• **DIRECTIONS FOR THIS TASK**: Write the material out again, line by line, exactly as it is.

### DATA LINES

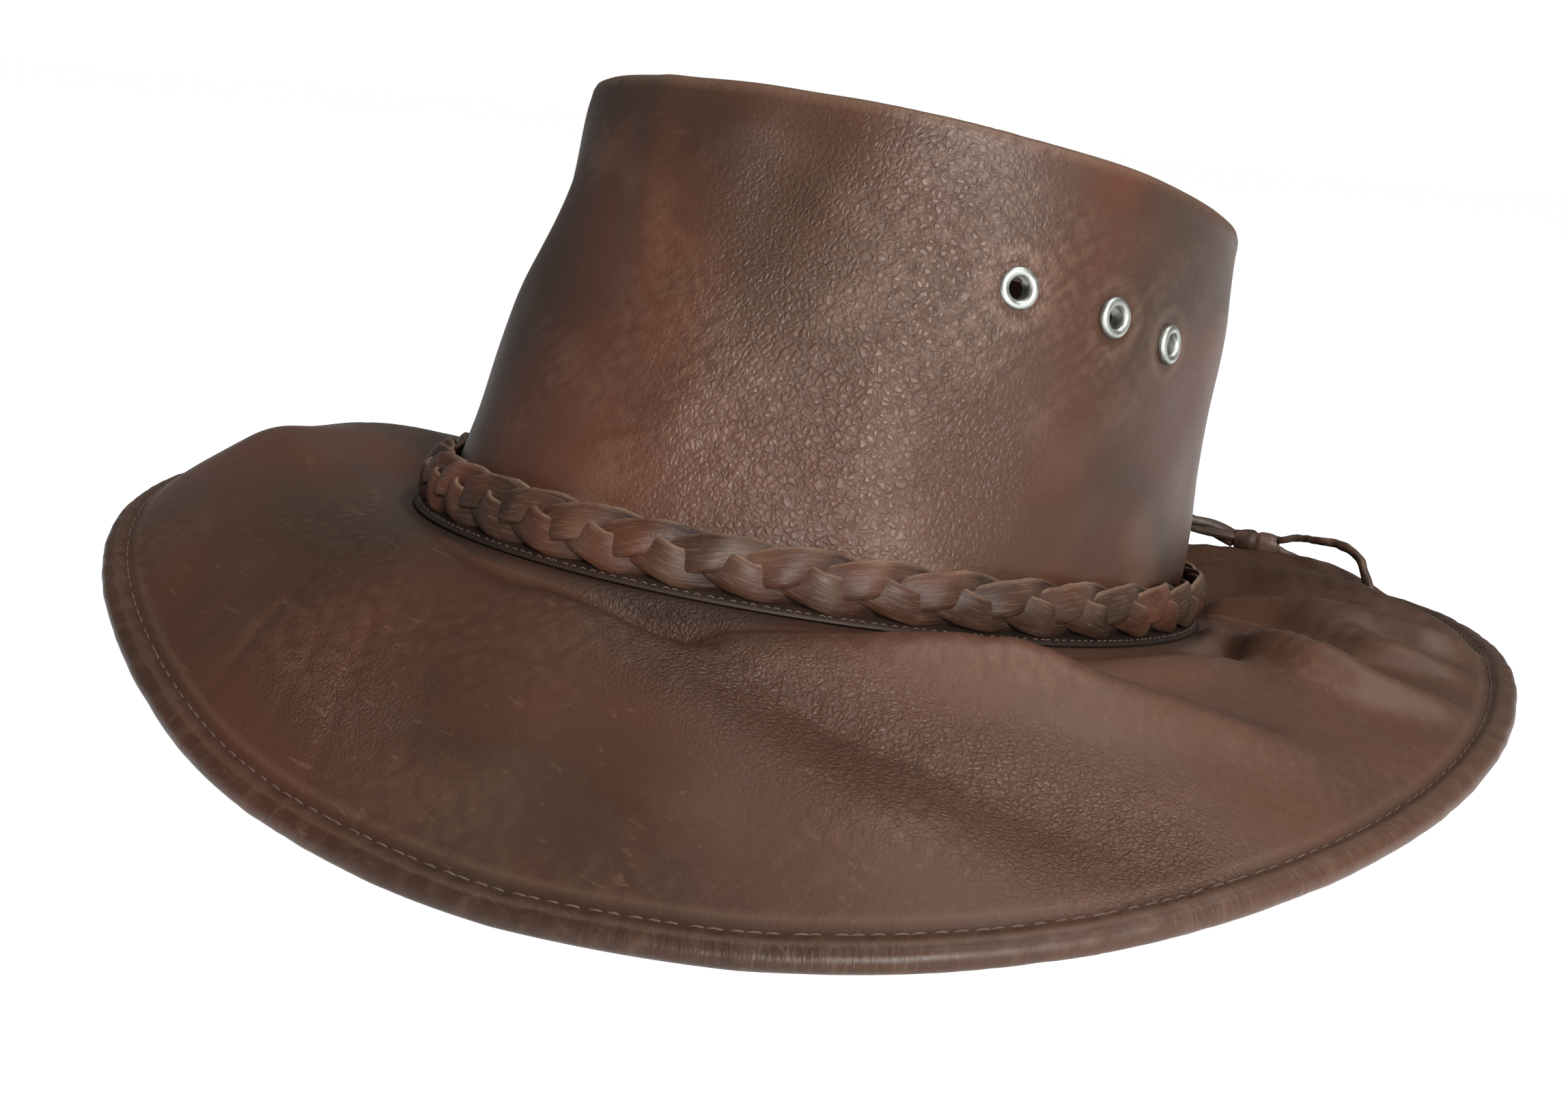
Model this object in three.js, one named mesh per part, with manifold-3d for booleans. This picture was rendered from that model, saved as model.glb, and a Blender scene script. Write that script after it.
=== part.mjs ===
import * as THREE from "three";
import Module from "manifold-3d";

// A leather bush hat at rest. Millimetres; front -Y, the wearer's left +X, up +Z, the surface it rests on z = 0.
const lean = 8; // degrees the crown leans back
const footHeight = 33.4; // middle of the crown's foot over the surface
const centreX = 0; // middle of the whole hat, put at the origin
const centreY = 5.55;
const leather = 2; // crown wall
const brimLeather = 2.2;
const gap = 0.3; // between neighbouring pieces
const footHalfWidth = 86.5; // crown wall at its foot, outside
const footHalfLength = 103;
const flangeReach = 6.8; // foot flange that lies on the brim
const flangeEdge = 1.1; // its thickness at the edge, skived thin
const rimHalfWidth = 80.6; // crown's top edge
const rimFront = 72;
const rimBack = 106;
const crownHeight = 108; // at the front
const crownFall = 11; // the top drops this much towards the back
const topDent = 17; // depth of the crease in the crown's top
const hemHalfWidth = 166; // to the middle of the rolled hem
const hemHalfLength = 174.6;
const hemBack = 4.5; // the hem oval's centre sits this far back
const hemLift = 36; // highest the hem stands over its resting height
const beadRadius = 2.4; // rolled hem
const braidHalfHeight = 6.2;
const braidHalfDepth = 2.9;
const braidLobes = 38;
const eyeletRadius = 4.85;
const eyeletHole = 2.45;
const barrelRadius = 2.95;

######

• **COMPLETED TASK**:
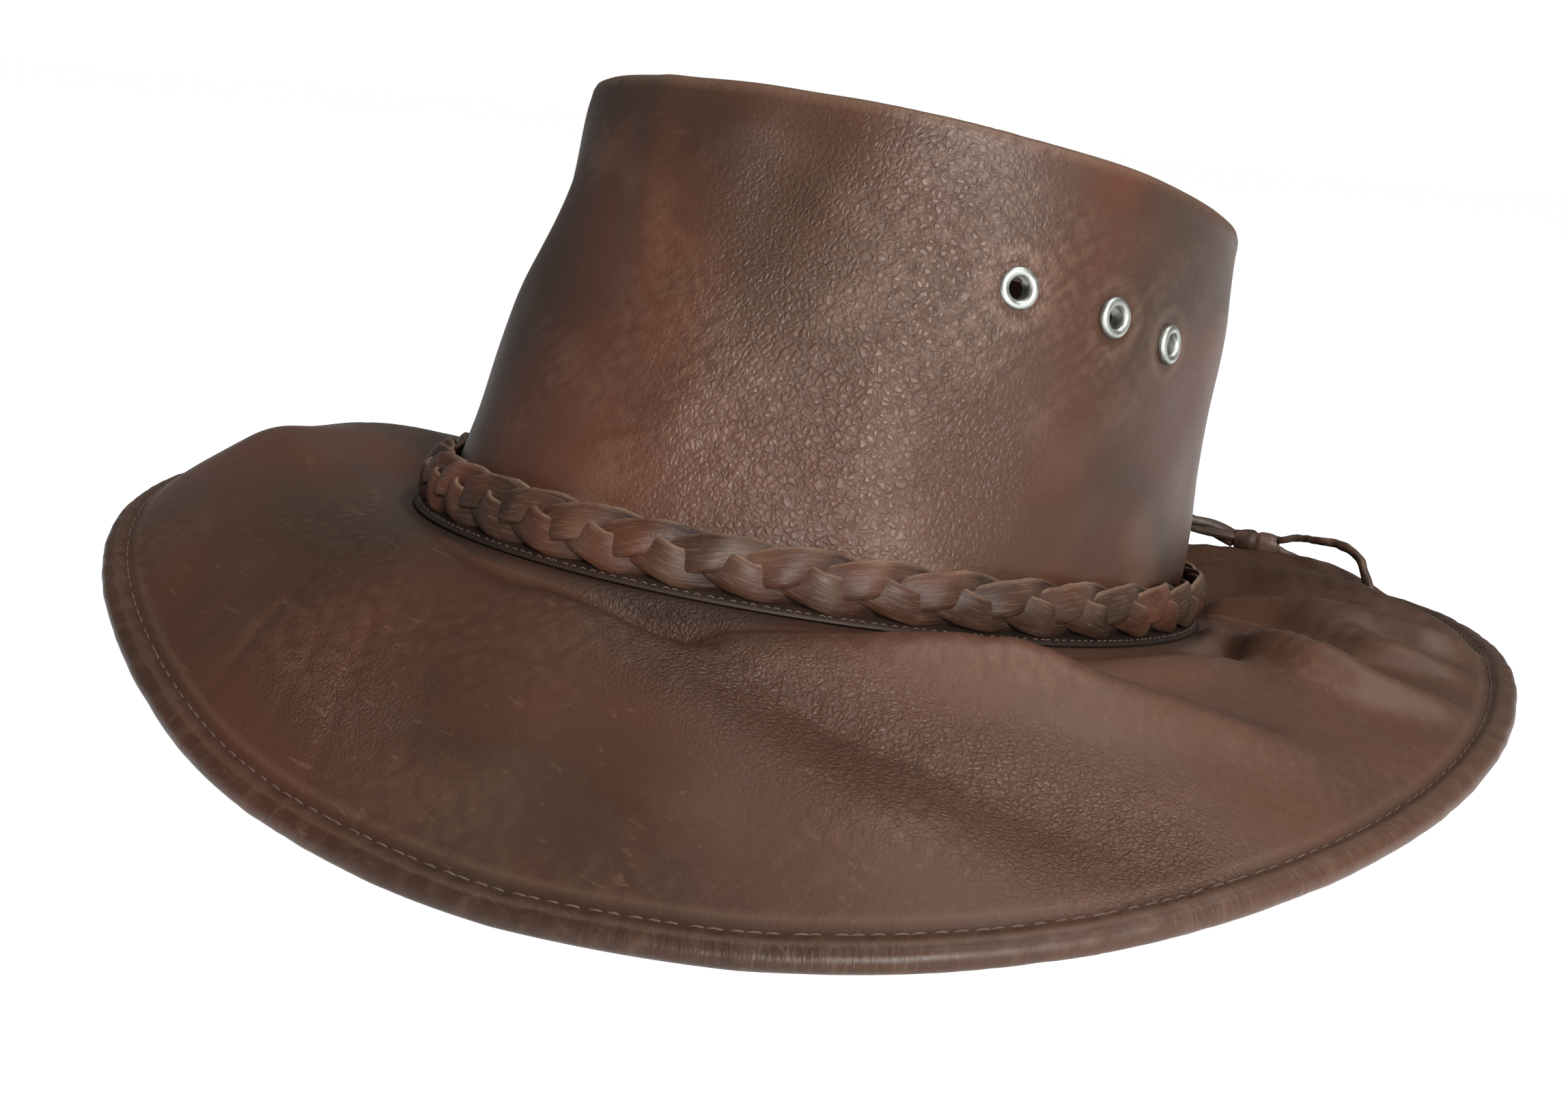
Model this object in three.js, one named mesh per part, with manifold-3d for booleans. This picture was rendered from that model, saved as model.glb, and a Blender scene script. Write that script after it.
=== part.mjs ===
import * as THREE from "three";
import Module from "manifold-3d";

// A leather bush hat at rest. Millimetres; front -Y, the wearer's left +X, up +Z, the surface it rests on z = 0.
const lean = 8; // degrees the crown leans back
const footHeight = 33.4; // middle of the crown's foot over the surface
const centreX = 0; // middle of the whole hat, put at the origin
const centreY = 5.55;
const leather = 2; // crown wall
const brimLeather = 2.2;
const gap = 0.3; // between neighbouring pieces
const footHalfWidth = 86.5; // crown wall at its foot, outside
const footHalfLength = 103;
const flangeReach = 6.8; // foot flange that lies on the brim
const flangeEdge = 1.1; // its thickness at the edge, skived thin
const rimHalfWidth = 80.6; // crown's top edge
const rimFront = 72;
const rimBack = 106;
const crownHeight = 108; // at the front
const crownFall = 11; // the top drops this much towards the back
const topDent = 17; // depth of the crease in the crown's top
const hemHalfWidth = 166; // to the middle of the rolled hem
const hemHalfLength = 174.6;
const hemBack = 4.5; // the hem oval's centre sits this far back
const hemLift = 36; // highest the hem stands over its resting height
const beadRadius = 2.4; // rolled hem
const braidHalfHeight = 6.2;
const braidHalfDepth = 2.9;
const braidLobes = 38;
const eyeletRadius = 4.85;
const eyeletHole = 2.45;
const barrelRadius = 2.95;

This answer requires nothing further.